In this case spring jdbc template is not required the same can be achieved using jdbc as well.
UPDATE1 :
Your column types i.e
columnDataTypes
and columns names array i.e.columnNames
should be broadcasted using broadcast variable to use them in side the foreachpartition that might be root cause of the error ..org.apache.spark.SparkException: Task not serializable error
UPDATE 2 : Caused by: java.io.NotSerializableException: org.postgresql.jdbc.PgConnection some where your connection has this problem
AFAIK, user and password you are converting as string that might be from different object... but normally it looks okay with your code. re-check that.

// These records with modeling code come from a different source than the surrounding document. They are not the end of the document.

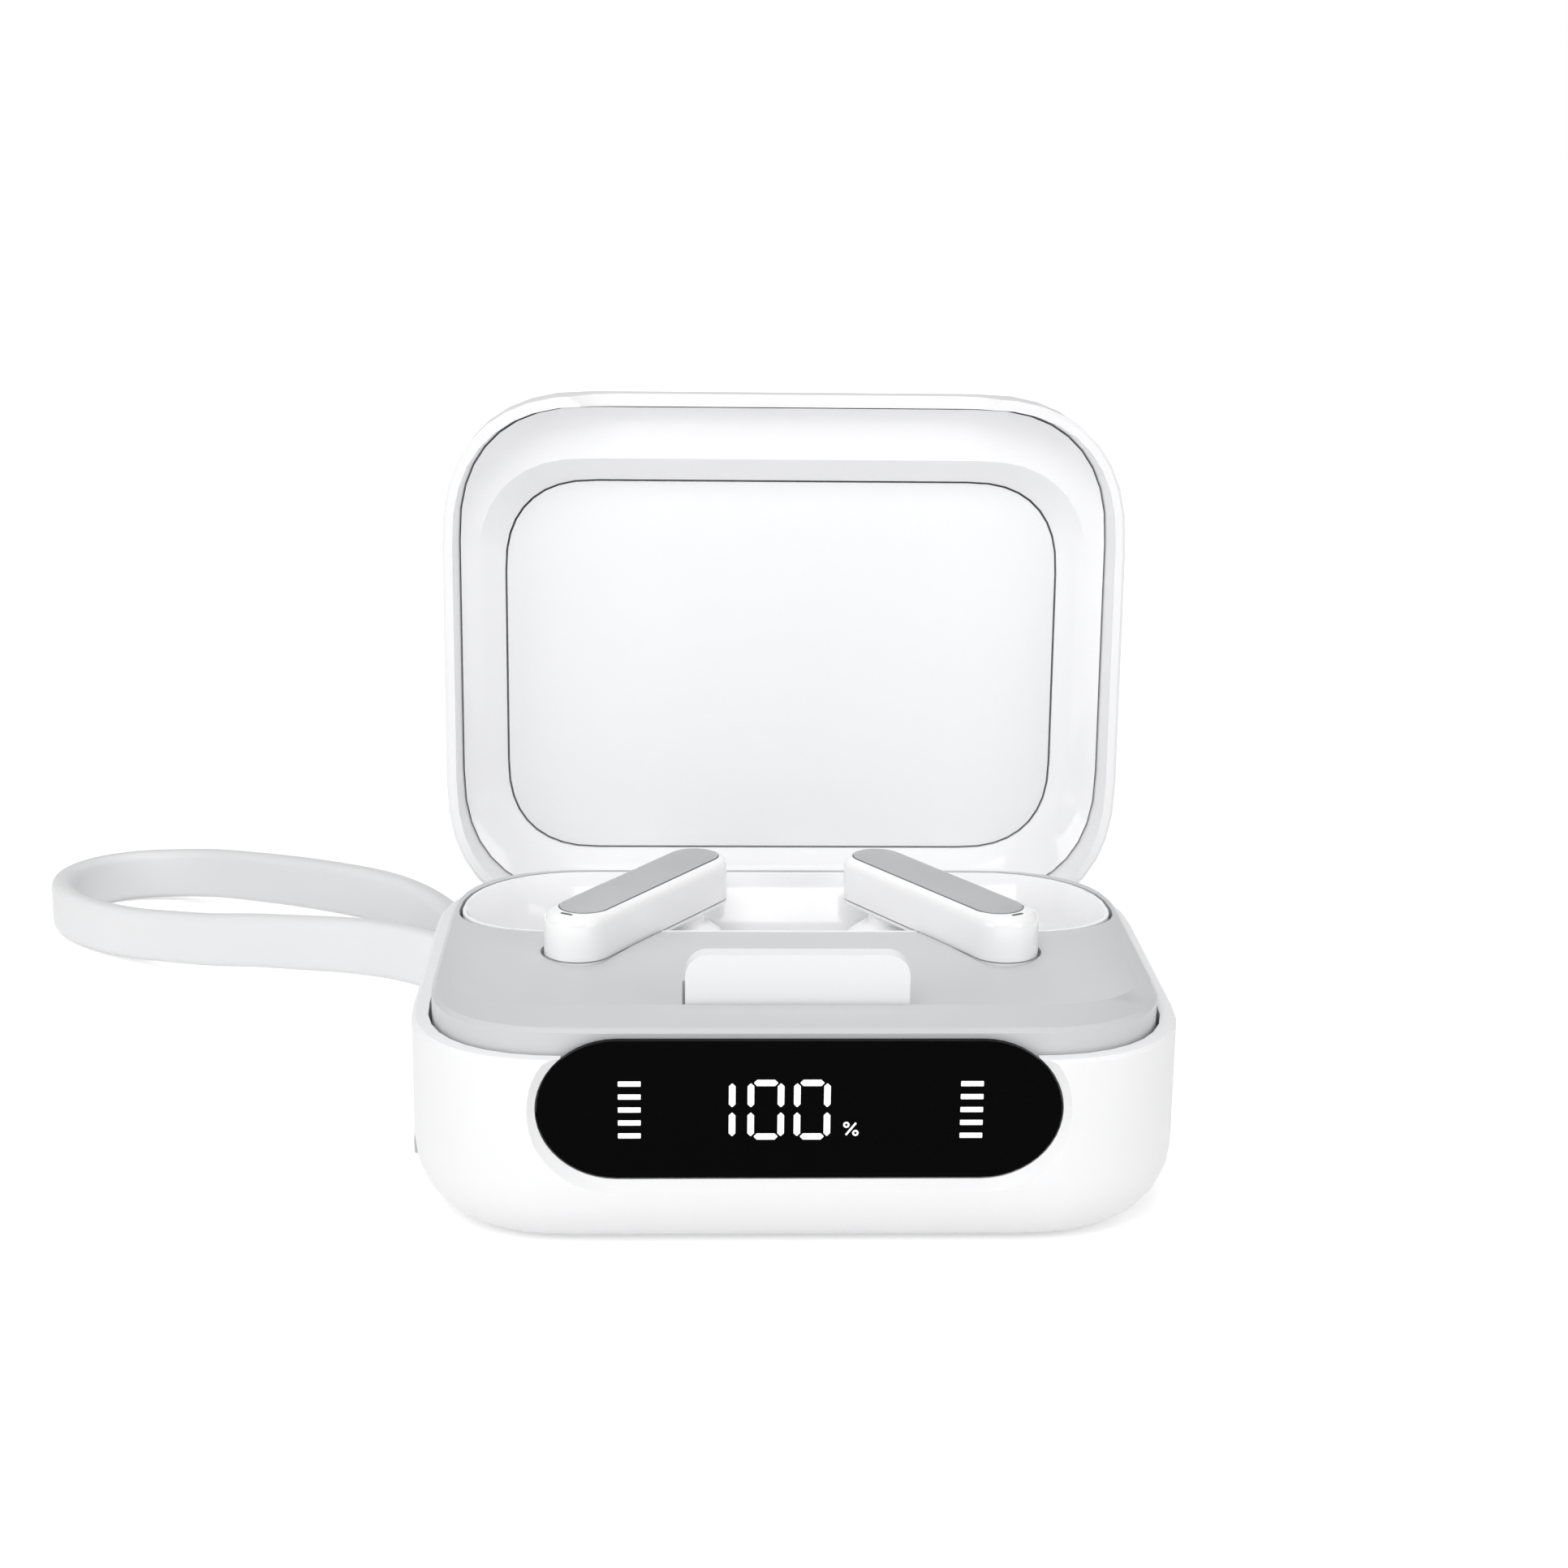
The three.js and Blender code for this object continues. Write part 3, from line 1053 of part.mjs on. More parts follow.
addPart(root, "base_shell", baseShell(), WHITE, 0.45);
addPart(root, "cradle_tray", cradleTray(), TRAY_GREY, 0.4);
addPart(root, "bud_bowl", budBowl(), 0xf6f7f8, 0.12);
addPart(root, "phone_stop", phoneStop(), 0xe4e5e7, 0.4);
addPart(root, "phone_stop_pin", stopPin(), 0xc0c3c7, 0.3, 0.9);
addPart(root, "display_window", displayWindow(), 0x050506, 0.05);
addPart(root, "light_guide", lightGuide(), 0xf5f5f5, 0.5);
addPart(root, "display_board", displayBoard(), 0x1f5f3a, 0.6);
addPart(root, "main_board", slab(MAIN_BOARD, 0, MAIN_BOARD_Y, MAIN_BOARD_Z), 0x1f5f3a, 0.6);
addPart(root, "battery_cell", slab(BATTERY, 0, BATTERY_Y, BATTERY_Z), 0xb9bdc2, 0.4, 0.3);
const foam = new THREE.Vector3(BATTERY.x - 6, BATTERY.y - 4, FOAM_THICKNESS);
addPart(root, "battery_foam", slab(foam, 0, BATTERY_Y, FOAM_Z), 0x2b2b2d, 0.95);
addPart(root, "charge_board", slab(CHARGE_BOARD, 0, CHARGE_BOARD_Y, CHARGE_BOARD_Z), 0x1f5f3a, 0.6);
addPart(root, "usb_socket", usbSocket(), 0xb8bbbf, 0.3, 0.9);
const hingePin = bar(PIN_RADIUS, -PIN_LENGTH / 2, PIN_LENGTH / 2, HINGE_Y, HINGE_Z, 14);
addPart(root, "hinge_pin", hingePin, 0xc0c3c7, 0.3, 0.9);
addPart(root, "hinge_spring", hingeSpring(), 0xb0b3b7, 0.35, 0.9);
addPart(root, "wrist_strap", wristStrap(), 0xe6e6e7, 0.6);
addPart(root, "strap_anchor", strapAnchor(), 0xe9e9ea, 0.5);
addPart(root, "strap_pin", strapPin(), 0xc0c3c7, 0.3, 0.9);

const buttonInner = -SIDE_X + WALL + 0.4;
const buttonOuter = -SIDE_X + BAY_DEPTH - BUTTON_PROUD;
const button = sideCapsule(BUTTON_LENGTH, BUTTON_HEIGHT, buttonOuter, buttonInner);
addPart(root, "side_button", button, 0xc2c3c5, 0.4);
const switchX = buttonInner + BUTTON_TRAVEL + SEAT_GAP;
addPart(root, "button_switch",
  box(switchX, switchX + 2.2, BUTTON_Y - 2.6, BUTTON_Y + 2.6, BUTTON_Z - 1.4, BUTTON_Z + 1.4), 0x303133, 0.5);
const catchY = DISPLAY_BOARD_Y + DISPLAY_BOARD.y / 2 + SEAT_GAP + CATCH_MAGNET.y / 2;
const catchZ = TRAY_TOP - TRAY_WALL - 0.2 - SEAT_GAP - CATCH_MAGNET.z;
addPart(root, "catch_magnet_base", slab(CATCH_MAGNET, 0, catchY, catchZ), 0x8d9094, 0.3, 0.9);
const sensorZ = BOARD_TOP + SEAT_GAP;
addPart(root, "hall_sensor", box(16, 18, FRONT_Y + 7, FRONT_Y + 9, sensorZ, sensorZ + 0.8), 0x202022, 0.5);

for (const [side, label] of [[-1, "left"], [1, "right"]]) {
  addPart(root, `hinge_bracket_${label}`, hingeBracket(side), 0xd9dadb, 0.45);
  addPart(root, `hinge_screw_${label}`, screw(side), 0xb8bbbf, 0.3, 0.9);
  addPart(root, `pin_block_${label}`, pinBlock(side), 0x2b2c2e, 0.5);
  const top = BOWL_FLOOR - BOWL_SKIN - SEAT_GAP;
  addPart(root, `bud_magnet_${label}`,
    upright(MAGNET_RADIUS, top - MAGNET_THICKNESS, top, side * MAGNET_X, REAR_Y - MAGNET_INSET, 20),
    0x8d9094, 0.3, 0.9);
  for (const [along, end] of [[PIN_STATIONS[0], "front"], [PIN_STATIONS[1], "rear"]]) {
    addPart(root, `charge_pin_${label}_${end}`, chargePin(along, side), 0xd9b45a, 0.25, 1);
  }
  const bud = budBody(side, `bud_${label}`);
  root.add(bud);
}

const lidHinge = new THREE.Group();
lidHinge.position.set(0, HINGE_Y, HINGE_Z);
lidHinge.rotation.x = -THREE.MathUtils.degToRad(OPEN_ANGLE);
const lid = new THREE.Group();
lid.position.set(0, -HINGE_Y, -HINGE_Z);
lidHinge.add(lid);
root.add(lidHinge);

addPart(lid, "lid_shell", lidShell(), WHITE, 0.45);
addPart(lid, "lid_liner", lidLiner(), 0xf6f7f8, 0.15);
addPart(lid, "lid_panel", lidPanel(), 0xe6e8ea, 0.5);
const magnetZ = LID_RIM_Z + LINING_DEPTH + COVE_RISE + LINING_SKIN + SEAT_GAP;
addPart(lid, "catch_magnet_lid", slab(LID_MAGNET, 0, FRONT_Y + WALL + 2.9, magnetZ), 0x8d9094, 0.3, 0.9);

export default root;
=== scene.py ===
# A wireless earbuds case, open, with both earbuds in it and a wrist strap lying behind it.
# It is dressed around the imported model, which gives every place, and every piece rides on its bodies.

import json
import math

import bmesh
import bpy
from mathutils import Matrix, Vector


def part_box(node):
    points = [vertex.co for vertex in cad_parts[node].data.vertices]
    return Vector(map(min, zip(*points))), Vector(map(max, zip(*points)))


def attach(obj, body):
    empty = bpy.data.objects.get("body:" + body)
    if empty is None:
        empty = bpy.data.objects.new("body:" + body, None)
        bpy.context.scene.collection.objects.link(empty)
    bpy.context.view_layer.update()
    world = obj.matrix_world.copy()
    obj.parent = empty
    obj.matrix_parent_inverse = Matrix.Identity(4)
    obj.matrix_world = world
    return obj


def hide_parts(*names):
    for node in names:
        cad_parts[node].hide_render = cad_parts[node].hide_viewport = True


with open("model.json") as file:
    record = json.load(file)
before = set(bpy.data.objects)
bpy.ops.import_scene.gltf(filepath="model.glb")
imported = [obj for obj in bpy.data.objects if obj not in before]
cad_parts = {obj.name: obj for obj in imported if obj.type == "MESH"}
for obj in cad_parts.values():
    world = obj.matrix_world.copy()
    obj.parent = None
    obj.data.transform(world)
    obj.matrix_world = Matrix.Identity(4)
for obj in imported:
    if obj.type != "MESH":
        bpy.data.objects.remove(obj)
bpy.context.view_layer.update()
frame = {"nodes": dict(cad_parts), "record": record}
nodes = frame["nodes"]
bpy.ops.object.select_all(action="DESELECT")


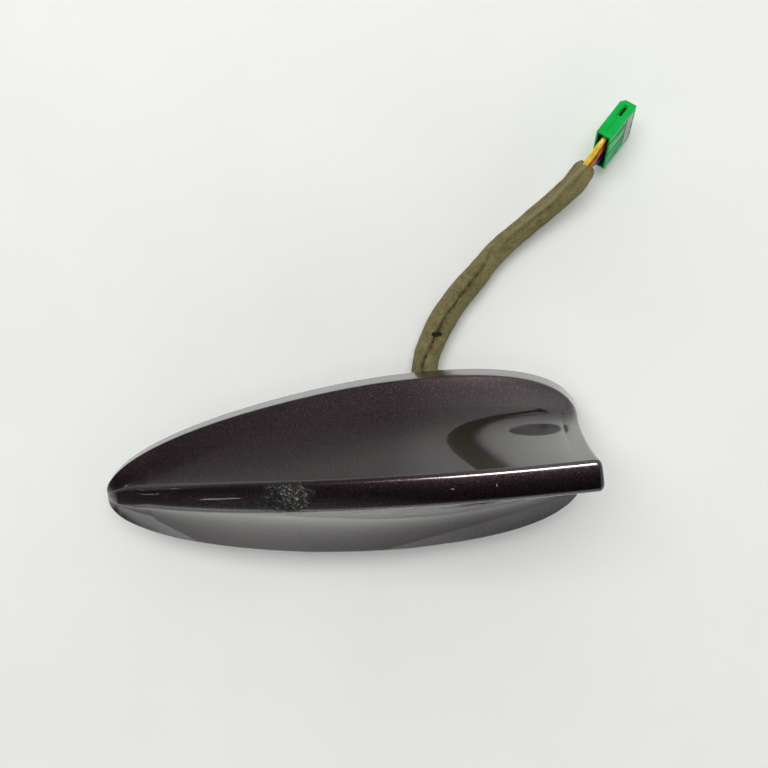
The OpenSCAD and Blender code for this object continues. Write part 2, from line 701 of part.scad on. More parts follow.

As per Spark docs you can declare url along with user and password like this as well. try it.
JDBC To Other Databases - The JDBC URL to connect to. The source-specific connection properties may be specified in the URL. e.g.,
jdbc:postgresql://localhost/test?user=fred&password=secret
UPDATE 3 : Reason for null pointer exception is straight forward. if you are operating on null then it will lead to null pointer exception
For example:
row.getString(8).replaceAll("\\000", "")
if row.getString(8)
is null and you are applying replaceAll
then
this is null pointer exception. you have to check whether row.getString(8)
is not null and then you have to apply the function replaceAll
..
Best way to avoid null pointers are using scala Option.
Another observation is use scala for each loop rather than java traditional loop.
NOTE : PLEASE ASK SEPARATE QUESTION FOR EACH REQUIREMENT. DON'T MIX INCREMENTALLY. IT WILL CONFUSE OTHERS.